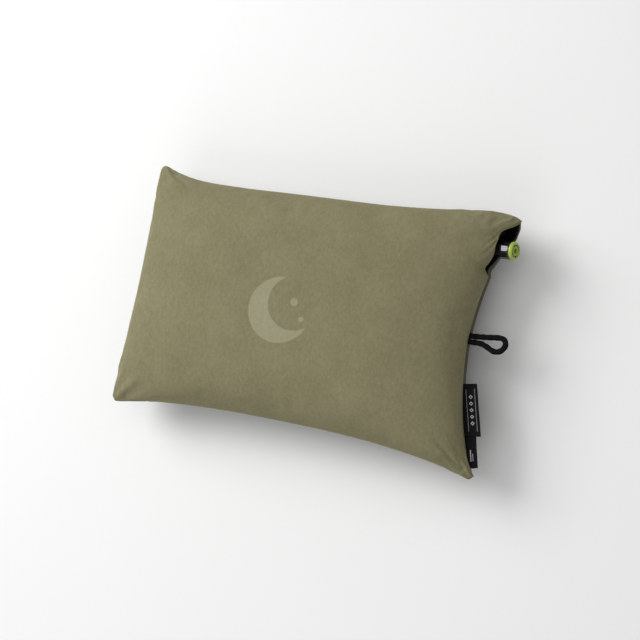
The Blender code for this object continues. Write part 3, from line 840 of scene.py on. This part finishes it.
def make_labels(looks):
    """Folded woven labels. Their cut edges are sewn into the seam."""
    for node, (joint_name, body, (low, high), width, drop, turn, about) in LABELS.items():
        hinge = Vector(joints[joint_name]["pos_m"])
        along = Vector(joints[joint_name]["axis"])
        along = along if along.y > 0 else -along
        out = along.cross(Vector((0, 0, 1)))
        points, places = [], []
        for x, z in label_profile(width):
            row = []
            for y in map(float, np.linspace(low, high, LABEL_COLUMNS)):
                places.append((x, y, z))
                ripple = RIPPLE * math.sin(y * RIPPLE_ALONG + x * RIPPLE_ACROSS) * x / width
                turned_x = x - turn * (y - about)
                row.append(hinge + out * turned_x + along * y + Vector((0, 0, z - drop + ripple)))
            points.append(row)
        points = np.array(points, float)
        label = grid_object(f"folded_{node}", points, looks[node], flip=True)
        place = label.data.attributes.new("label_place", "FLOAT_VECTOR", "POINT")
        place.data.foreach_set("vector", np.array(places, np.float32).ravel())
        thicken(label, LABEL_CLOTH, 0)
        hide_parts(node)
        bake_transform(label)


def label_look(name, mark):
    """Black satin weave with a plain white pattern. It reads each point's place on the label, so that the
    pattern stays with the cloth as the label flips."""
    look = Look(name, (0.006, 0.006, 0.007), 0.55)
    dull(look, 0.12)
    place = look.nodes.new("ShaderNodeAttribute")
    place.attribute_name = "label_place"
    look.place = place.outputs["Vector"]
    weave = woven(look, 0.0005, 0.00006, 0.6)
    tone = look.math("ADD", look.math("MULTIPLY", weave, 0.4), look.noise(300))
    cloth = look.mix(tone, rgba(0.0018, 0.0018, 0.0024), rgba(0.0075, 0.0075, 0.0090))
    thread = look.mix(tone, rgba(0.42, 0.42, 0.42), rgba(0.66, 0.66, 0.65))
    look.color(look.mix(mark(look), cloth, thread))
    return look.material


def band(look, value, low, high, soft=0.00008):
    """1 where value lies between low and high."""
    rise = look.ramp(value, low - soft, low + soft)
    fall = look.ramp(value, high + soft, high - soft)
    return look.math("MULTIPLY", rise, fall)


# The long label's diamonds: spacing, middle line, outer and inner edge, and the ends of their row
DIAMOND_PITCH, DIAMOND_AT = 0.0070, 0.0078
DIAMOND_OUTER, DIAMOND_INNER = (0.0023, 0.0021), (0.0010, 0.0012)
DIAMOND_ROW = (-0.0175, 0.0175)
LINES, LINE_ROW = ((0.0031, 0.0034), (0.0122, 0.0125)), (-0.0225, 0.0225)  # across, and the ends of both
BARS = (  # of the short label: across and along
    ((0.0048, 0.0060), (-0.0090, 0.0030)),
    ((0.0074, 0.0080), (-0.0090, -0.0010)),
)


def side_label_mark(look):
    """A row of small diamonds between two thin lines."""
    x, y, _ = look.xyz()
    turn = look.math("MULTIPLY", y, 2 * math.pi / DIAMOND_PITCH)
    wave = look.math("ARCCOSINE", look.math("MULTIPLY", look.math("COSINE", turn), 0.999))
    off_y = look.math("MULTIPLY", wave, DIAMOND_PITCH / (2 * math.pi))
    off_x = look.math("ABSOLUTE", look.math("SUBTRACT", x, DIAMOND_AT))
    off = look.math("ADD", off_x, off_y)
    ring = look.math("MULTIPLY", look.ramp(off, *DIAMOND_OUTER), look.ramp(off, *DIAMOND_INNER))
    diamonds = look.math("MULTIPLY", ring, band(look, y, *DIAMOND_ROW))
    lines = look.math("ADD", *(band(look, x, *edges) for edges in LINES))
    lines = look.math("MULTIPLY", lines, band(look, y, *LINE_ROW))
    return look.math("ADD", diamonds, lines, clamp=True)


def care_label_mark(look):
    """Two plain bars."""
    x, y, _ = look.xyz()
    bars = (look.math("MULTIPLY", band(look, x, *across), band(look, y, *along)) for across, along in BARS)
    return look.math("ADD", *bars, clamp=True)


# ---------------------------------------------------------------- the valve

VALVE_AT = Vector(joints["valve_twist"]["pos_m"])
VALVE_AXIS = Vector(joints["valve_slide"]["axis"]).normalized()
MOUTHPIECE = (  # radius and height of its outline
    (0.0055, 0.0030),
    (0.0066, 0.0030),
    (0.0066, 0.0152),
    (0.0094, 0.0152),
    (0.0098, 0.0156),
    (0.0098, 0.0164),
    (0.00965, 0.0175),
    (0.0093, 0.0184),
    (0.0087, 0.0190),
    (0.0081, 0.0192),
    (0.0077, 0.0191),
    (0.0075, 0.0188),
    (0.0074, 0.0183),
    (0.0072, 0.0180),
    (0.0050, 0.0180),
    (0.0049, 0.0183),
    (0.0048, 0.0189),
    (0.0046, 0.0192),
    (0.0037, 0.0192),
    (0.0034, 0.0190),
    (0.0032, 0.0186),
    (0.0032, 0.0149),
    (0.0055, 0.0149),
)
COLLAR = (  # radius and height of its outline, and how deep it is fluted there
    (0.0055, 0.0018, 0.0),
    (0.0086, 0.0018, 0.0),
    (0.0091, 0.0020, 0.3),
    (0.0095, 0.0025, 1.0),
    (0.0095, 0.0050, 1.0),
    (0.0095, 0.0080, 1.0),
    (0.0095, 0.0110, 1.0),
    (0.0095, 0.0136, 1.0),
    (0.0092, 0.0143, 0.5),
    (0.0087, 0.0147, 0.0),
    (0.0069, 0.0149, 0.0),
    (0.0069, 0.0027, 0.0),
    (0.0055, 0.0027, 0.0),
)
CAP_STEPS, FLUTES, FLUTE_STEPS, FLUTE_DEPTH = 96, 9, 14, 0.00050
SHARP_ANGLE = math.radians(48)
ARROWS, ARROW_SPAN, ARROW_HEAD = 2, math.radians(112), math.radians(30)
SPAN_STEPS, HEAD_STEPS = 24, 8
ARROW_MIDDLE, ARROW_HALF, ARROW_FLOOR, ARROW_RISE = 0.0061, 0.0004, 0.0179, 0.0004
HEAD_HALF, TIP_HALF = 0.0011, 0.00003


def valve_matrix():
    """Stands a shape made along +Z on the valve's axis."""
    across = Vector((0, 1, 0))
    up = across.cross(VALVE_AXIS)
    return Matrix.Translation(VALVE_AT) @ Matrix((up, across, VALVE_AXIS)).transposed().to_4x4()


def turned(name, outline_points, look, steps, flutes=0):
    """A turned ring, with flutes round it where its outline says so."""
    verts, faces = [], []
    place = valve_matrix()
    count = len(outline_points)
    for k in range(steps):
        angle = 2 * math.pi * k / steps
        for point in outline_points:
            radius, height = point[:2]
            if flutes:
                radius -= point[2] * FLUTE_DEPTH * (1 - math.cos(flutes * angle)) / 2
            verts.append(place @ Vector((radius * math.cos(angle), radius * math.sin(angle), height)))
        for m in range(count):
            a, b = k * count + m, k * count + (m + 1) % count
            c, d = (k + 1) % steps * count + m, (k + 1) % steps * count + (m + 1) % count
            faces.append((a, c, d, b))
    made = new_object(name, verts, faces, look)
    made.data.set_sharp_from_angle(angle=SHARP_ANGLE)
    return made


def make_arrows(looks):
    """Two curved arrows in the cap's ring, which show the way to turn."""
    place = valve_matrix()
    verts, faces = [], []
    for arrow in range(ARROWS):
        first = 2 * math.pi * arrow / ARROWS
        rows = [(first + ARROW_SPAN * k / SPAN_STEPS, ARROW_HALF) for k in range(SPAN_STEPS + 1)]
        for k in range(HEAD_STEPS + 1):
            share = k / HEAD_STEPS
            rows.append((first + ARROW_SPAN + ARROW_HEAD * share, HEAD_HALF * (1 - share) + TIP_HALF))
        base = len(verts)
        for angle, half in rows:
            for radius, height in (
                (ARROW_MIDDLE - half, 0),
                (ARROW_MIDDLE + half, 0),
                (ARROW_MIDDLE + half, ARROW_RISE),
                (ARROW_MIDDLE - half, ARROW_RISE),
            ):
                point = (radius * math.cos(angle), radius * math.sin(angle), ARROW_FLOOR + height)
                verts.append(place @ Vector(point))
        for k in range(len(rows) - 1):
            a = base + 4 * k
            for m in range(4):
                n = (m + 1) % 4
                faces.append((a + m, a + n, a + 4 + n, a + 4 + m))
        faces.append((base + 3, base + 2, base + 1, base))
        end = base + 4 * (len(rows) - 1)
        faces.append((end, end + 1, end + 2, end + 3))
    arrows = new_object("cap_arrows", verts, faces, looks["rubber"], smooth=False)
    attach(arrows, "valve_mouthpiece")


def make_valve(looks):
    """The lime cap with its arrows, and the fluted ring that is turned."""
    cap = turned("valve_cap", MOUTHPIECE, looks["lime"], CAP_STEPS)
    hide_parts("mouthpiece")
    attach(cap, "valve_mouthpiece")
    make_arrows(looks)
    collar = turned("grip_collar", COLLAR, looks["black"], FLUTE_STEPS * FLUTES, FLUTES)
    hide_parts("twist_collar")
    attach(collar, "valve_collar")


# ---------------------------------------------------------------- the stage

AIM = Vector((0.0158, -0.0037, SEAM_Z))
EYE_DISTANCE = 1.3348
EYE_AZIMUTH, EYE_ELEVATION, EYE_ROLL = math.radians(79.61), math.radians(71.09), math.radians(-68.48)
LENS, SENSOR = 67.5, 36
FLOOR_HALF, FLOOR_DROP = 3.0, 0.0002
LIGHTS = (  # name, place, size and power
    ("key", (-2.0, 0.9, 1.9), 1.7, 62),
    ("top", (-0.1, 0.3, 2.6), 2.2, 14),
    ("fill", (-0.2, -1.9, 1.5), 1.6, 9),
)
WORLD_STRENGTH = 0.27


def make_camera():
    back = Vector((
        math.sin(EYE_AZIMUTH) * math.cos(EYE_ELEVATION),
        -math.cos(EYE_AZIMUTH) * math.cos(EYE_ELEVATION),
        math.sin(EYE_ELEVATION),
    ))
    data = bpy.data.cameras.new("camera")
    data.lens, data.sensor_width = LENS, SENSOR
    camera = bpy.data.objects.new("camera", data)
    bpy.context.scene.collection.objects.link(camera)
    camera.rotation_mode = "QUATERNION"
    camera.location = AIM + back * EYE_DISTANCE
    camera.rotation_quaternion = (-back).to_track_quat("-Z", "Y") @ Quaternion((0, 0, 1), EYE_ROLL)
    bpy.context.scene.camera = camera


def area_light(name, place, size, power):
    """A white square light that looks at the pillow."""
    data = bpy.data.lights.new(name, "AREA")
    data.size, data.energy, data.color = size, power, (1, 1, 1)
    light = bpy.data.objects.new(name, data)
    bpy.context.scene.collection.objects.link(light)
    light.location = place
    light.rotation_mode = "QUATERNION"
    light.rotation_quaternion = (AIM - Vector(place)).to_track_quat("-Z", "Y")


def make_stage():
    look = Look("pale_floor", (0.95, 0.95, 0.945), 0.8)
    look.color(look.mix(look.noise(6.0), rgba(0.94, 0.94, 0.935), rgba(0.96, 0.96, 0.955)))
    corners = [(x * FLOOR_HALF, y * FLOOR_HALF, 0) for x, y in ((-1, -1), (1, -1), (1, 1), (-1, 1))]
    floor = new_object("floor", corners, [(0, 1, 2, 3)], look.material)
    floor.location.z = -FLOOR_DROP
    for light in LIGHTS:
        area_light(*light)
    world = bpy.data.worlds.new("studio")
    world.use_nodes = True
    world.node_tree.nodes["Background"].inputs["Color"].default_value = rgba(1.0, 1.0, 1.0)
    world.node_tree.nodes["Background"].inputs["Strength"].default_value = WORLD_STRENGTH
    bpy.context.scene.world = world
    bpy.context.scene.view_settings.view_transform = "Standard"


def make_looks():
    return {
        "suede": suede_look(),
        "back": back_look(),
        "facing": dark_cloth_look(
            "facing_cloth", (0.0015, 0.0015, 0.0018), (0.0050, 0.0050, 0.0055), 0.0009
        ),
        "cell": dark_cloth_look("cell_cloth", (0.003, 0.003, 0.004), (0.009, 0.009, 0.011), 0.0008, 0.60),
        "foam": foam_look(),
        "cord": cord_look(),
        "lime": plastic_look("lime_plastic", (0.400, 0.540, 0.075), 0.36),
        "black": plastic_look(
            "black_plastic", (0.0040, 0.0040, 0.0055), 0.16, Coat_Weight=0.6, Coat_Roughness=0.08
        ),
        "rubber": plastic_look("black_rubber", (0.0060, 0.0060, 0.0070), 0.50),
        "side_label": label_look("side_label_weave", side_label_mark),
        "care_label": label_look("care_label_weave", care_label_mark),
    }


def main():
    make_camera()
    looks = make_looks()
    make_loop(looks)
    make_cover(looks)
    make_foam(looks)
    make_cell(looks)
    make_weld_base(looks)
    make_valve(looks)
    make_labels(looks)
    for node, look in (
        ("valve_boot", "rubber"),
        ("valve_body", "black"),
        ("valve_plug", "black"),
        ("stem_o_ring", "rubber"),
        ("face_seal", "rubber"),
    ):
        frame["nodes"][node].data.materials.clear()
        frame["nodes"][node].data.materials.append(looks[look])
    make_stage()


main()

|---|

* [Your task]: Note how many lines of the material contain the string "attach". Then report that number by itself.

* [Final result]: 3